E.B. Hutchins: This one is from a fan to my ears (read: inbox). Will there be any aro or ace representation in either one of these books?
Jeremy Whitley: Absolutely in Slay!. One of our leads is Ace. Not so much in Girlfriend Survives though, as that book is by it’s nature about someone in a romantic relationship. However, there are certainly supporting characters that could be read that way. Not in this first issue though.
E.B. Hutchins: Finally, it seems like 2026 is going to be a stacked year for you in terms of publication. What else can we expect from you this year?
Jeremy Whitley: Not a tone I can talk about unfortunately. I have already had two things come out in the recent conclusion of Marvel’s Strange Tales, which was a ton of fun, and my prose adaptation of the soon to be hit animated film Goat. I think this is actually the first thing I’ve written in prose that will be widely available. Ask me about my novelization of The Eternals some time…

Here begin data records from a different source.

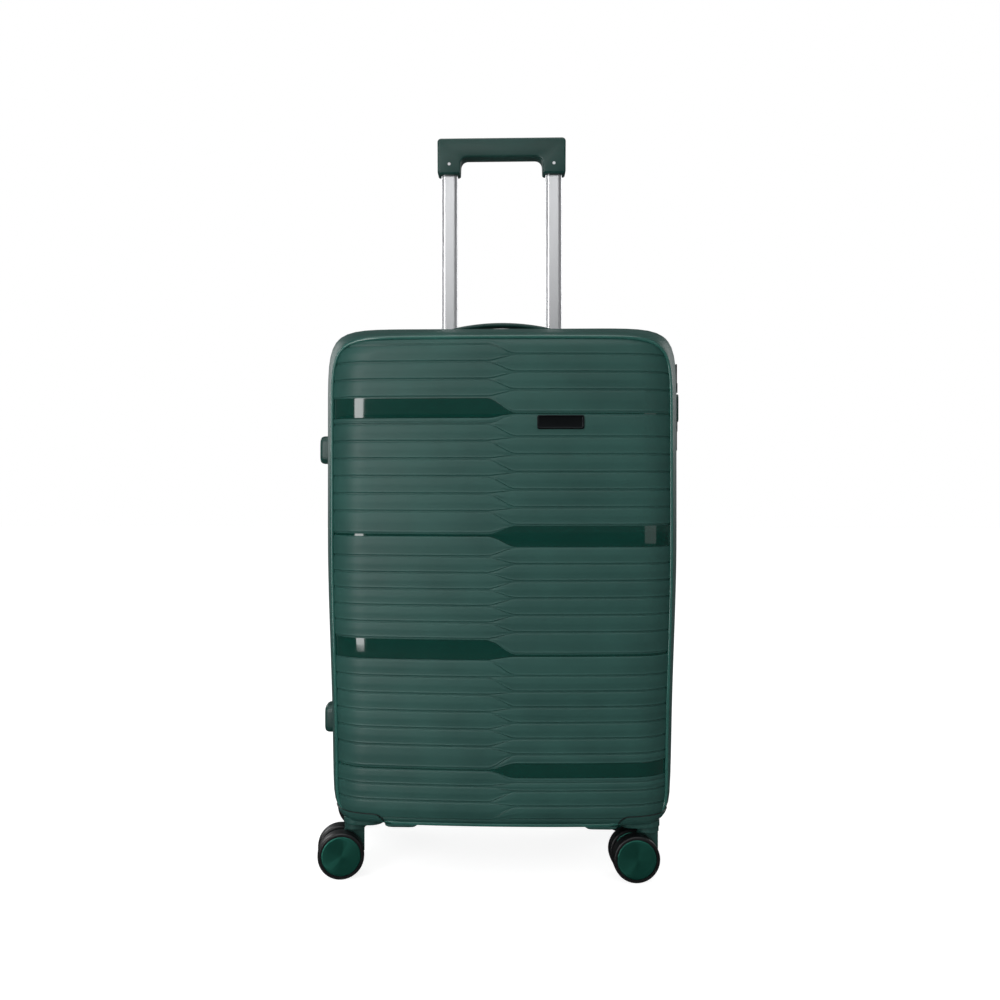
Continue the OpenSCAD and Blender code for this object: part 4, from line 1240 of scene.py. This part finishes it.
ROWS, ACROSS = 40, 60
rows = []
for k in range(ROWS + 1):
    z = pocket_low[2] + 0.5 * MM + (POCKET_TOP - pocket_low[2] - 0.5 * MM) * k / ROWS
    for j in range(ACROSS + 1):
        s = 2 * j / ACROSS - 1
        sag = 9 * MM * (1 - s * s) ** 2 * (k / ROWS) ** 3
        uneven = 1 + 0.4 * noise.noise(Vector((s * 6, 0, z * 20)))
        swell = 1.5 * MM * (1 - s ** 4) * math.sin(math.pi * k / ROWS) * uneven
        rows.append(Vector((pocket_half(z) * s, POCKET_Y - swell, z - sag)))
net = make_piece("pocket_net", (rows, net_faces(ROWS + 1, ACROSS + 1)), net_cloth, "lid", "mesh_fabric",
                 ("mesh_pocket",))
hem_path = [p.copy() for p in rows[-(ACROSS + 1):]]
for i, p in enumerate(hem_path):
    p.y += 0.8 * MM * (i % 2) * (1 if 0 < i < ACROSS else 0)
shape = sweep(hem_path, [(a * MM, b * MM) for a, b in rounded(9, 1.6, 0.7, 3)])
hem = make_piece("pocket_hem", shape, webbing, "lid", "strap_webbing", sharp=60)
net_area = sum(f.area for f in net.data.polygons)
net_cut = (2 * pocket_high[0], POCKET_TOP - pocket_low[2] + 4 * MM)
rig.sheet(net, flat=net_cut, held="stretched", rests_on=["front_lining_cloth"],
         area=min(net_area, net_cut[0] * net_cut[1]), with_pieces=[hem])

strap_low, strap_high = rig.box("cross_straps")
CROSS = Vector((0, (strap_low[1] + strap_high[1]) / 2, (strap_low[2] + strap_high[2]) / 2))
SLANT = math.atan2(257, 196)
STRAP_STEPS = 30
for i, (sx, sz) in enumerate(((1, 1), (-1, 1), (-1, -1), (1, -1))):
    way = Vector((sx * math.cos(SLANT), 0, sz * math.sin(SLANT)))
    path = [CROSS + way * (16 + 295 * k / STRAP_STEPS) * MM
            + Vector((0, 3.5 * MM * math.sin(math.pi * k / STRAP_STEPS), 0)) for k in range(STRAP_STEPS + 1)]
    shape = sweep(path, [(a * MM, b * MM) for a, b in rounded(25, 1.3, 0.6, 3)])
    make_piece(f"cross_strap_{i + 1}", shape, webbing, body_of("cross_straps"), "strap_webbing",
               ("cross_straps",) if i == 0 else (), sharp=60)
buckle_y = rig.box("strap_buckle")[1][1]
levels = [(0, 0.0), (0, 2.6), (0.5, 3.8), (1.6, 4.7), (3.0, 5.0), (6.0, 5.0), (7.2, 4.2), (9, 4.0)]
shape = stepped(levels, 46 * MM, 58 * MM, 10, 1, 6, lambda a, b, out: Vector((a, buckle_y - out, CROSS.z + b)))
make_piece("buckle_moulding", shape, black_abs, body_of("strap_buckle"), "black_plastic", ("strap_buckle",))

hinge_low, hinge_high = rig.box("fabric_hinge")
HINGE_X = (hinge_low[0] + hinge_high[0]) / 2 - 2.2 * MM
rows = []
for k in range(49):
    z = hinge_low[2] + (hinge_high[2] - hinge_low[2]) * k / 48
    for j in range(17):
        y = -5.8 * MM + 12.4 * MM * j / 16
        fold = 1.2 * MM * math.cos(math.pi * (y / (6 * MM)) / 2) if abs(y) < 6 * MM else 0
        rows.append(Vector((HINGE_X + fold + 0.2 * MM * noise.noise(Vector((y * 200, 0, z * 60))), y, z)))
strip = make_piece("hinge_strip", (rows, net_faces(49, 17)), zip_cloth, None, "zip_tape", ("fabric_hinge",))
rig.blend(strip, "case_base", "lid", start=(HINGE_X, 4 * MM, 0.36), end=(HINGE_X, -4 * MM, 0.36))
strip_area = sum(f.area for f in strip.data.polygons)
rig.sheet(strip, flat=(14 * MM, hinge_high[2] - hinge_low[2]), held="stretched", rests_on=["rear_zip", "front_zip"],
         area=min(strip_area, 0.999 * 14 * MM * (hinge_high[2] - hinge_low[2])))
print("net cut", [round(v, 3) for v in net_cut], "hinge strip", round(strip_area * 1e6), "mm2")

# %% [markdown]
# ## Finishes of the frame's own parts
# Turned and extruded parts already have their true shape in the frame. They keep it and get their real finish.

# %% Finishes of the frame's own parts
FINISHES = {
    satin_green: ["carry_handle_mounts", "lock_housing"],
    matte_shell: [corner + "_fork" for corner in CORNERS],
    black_abs: ["rear_swivel_bushings", "front_swivel_bushings", "trolley_seat", "trolley_foot_bracket"],
    anodised: ["trolley_outer_tubes", "trolley_middle_tubes", "trolley_inner_tubes"],
    zinc_steel: ["dial_shaft", "rear_rivets", "front_rivets", "grip_rivets"] + [corner + "_axle" for corner in CORNERS],
    dark_chrome: ["lock_button", "upper_zip_puller", "lower_zip_puller"],
    zip_cloth: ["rear_zip", "front_zip"],
}
for material, names in FINISHES.items():
    for name in names:
        slots = frame["nodes"][name].data.materials
        slots.clear()
        slots.append(material)
print("finished nodes:", sum(len(names) for names in FINISHES.values()))

# %% Sizes and the end
json.dump({"cad": [list(v) for v in cad_box], "visual": [list(v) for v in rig.bounds()]}, open("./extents.json", "w"))
print(open("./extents.json").read())
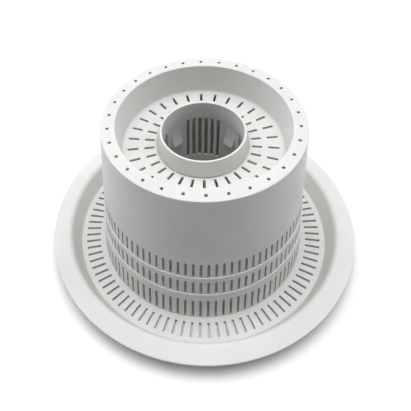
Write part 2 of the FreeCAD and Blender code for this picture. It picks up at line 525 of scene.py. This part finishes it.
def seen_directly(nodes, links):
    """One for rays from the camera, from reflections and through clear pieces, and zero for scattered light."""
    rays = nodes.new("ShaderNodeLightPath")
    seen = add(nodes, links, rays.outputs["Is Camera Ray"], rays.outputs["Is Glossy Ray"])
    return add(nodes, links, seen, rays.outputs["Is Transmission Ray"])


def surroundings():
    """A light tent with a panel above and one at each side. The camera and reflections see plain white."""
    world = bpy.data.worlds.new("tent")
    bpy.context.scene.world = world
    world.use_nodes = True
    nodes = world.node_tree.nodes
    links = world.node_tree.links
    tent = nodes["Background"]
    direction = nodes.new("ShaderNodeTexCoord").outputs["Generated"]
    strength = None
    for axis, start, power in TENT_PANELS:
        along = nodes.new("ShaderNodeVectorMath")
        along.operation = "DOT_PRODUCT"
        along.inputs[1].default_value = Vector(axis).normalized()
        links.new(direction, along.inputs[0])
        panel = nodes.new("ShaderNodeMapRange")
        panel.interpolation_type = "SMOOTHSTEP"
        panel.inputs["From Min"].default_value = start
        panel.inputs["To Max"].default_value = power
        links.new(along.outputs["Value"], panel.inputs["Value"])
        strength = add(nodes, links, strength, panel.outputs["Result"]) if strength else panel.outputs["Result"]
    links.new(strength, tent.inputs["Strength"])
    tent.inputs["Color"].default_value = TENT_COLOUR
    white = nodes.new("ShaderNodeBackground")
    white.inputs["Color"].default_value = (1, 1, 1, 1)
    mix = nodes.new("ShaderNodeMixShader")
    links.new(seen_directly(nodes, links), mix.inputs["Fac"])
    links.new(tent.outputs["Background"], mix.inputs[1])
    links.new(white.outputs["Background"], mix.inputs[2])
    links.new(mix.outputs["Shader"], nodes["World Output"].inputs["Surface"])


def floor():
    """A wide white floor that takes the filter's shadow."""
    bpy.ops.mesh.primitive_plane_add(size=FLOOR_SIZE, location=(0, 0, 0))
    plane = bpy.context.object
    plane.name = "floor"
    material = bpy.data.materials.new("white_floor")
    material.use_nodes = True
    nodes = material.node_tree.nodes
    links = material.node_tree.links
    shader = nodes["Principled BSDF"]
    shade = nodes.new("ShaderNodeMix")
    shade.data_type = "RGBA"
    shade.inputs["A"].default_value, shade.inputs["B"].default_value = FLOOR_SHADES
    links.new(seen_directly(nodes, links), shade.inputs["Factor"])
    links.new(shade.outputs["Result"], shader.inputs["Base Color"])
    shader.inputs["Roughness"].default_value = 0.9
    shader.inputs["Specular IOR Level"].default_value = 0.0
    plane.data.materials.append(material)


def camera():
    """The photo's view, from the front and above."""
    turn = Matrix.Rotation(math.radians(CAMERA_TURN), 4, "Z")
    tilt = Matrix.Rotation(math.radians(90 - CAMERA_DOWN), 4, "X")
    roll = Matrix.Rotation(math.radians(CAMERA_ROLL), 4, "Z")
    data = bpy.data.cameras.new("camera")
    data.sensor_width = 36
    data.lens = CAMERA_LENS
    data.shift_x, data.shift_y = CAMERA_SHIFT
    data.clip_start = 0.01
    viewer = bpy.data.objects.new("camera", data)
    viewer.matrix_world = Matrix.Translation(CAMERA_PLACE) @ turn @ tilt @ roll
    bpy.context.scene.collection.objects.link(viewer)
    bpy.context.scene.camera = viewer


piece = moulding()
piece.data.materials.clear()
piece.data.materials.append(plastic())
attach(piece, "root")
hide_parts("filter_body")

floor()
surroundings()
overhead_lamp()
camera()
bpy.context.scene.view_settings.view_transform = "Standard"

This summer, Jamie Noguchi and I are dropping the third book in our graphic novel trilogy “School for Extraterrestrial Girls” from Mad Cave/Papercutz and we can’t wait for people to read that! Those good, misunderstood, alien girls have been so fun to write and if people haven’t checked them out, there are already two books out in the world. If you loved things like Princeless and Navigating With You, they’re highly recommended.
There’s at least one more book coming this year that hasn’t been announced yet, but I can’t wait to start talking about it! And in the near future you’ll be seeing more of The Dog Knight and my co-written graphic novel with Ben Kahn, The Dashing School for Wayward Princes. I’m gonna keep trying to make new things though and as long as people keep showing up for them, I’ll keep making them!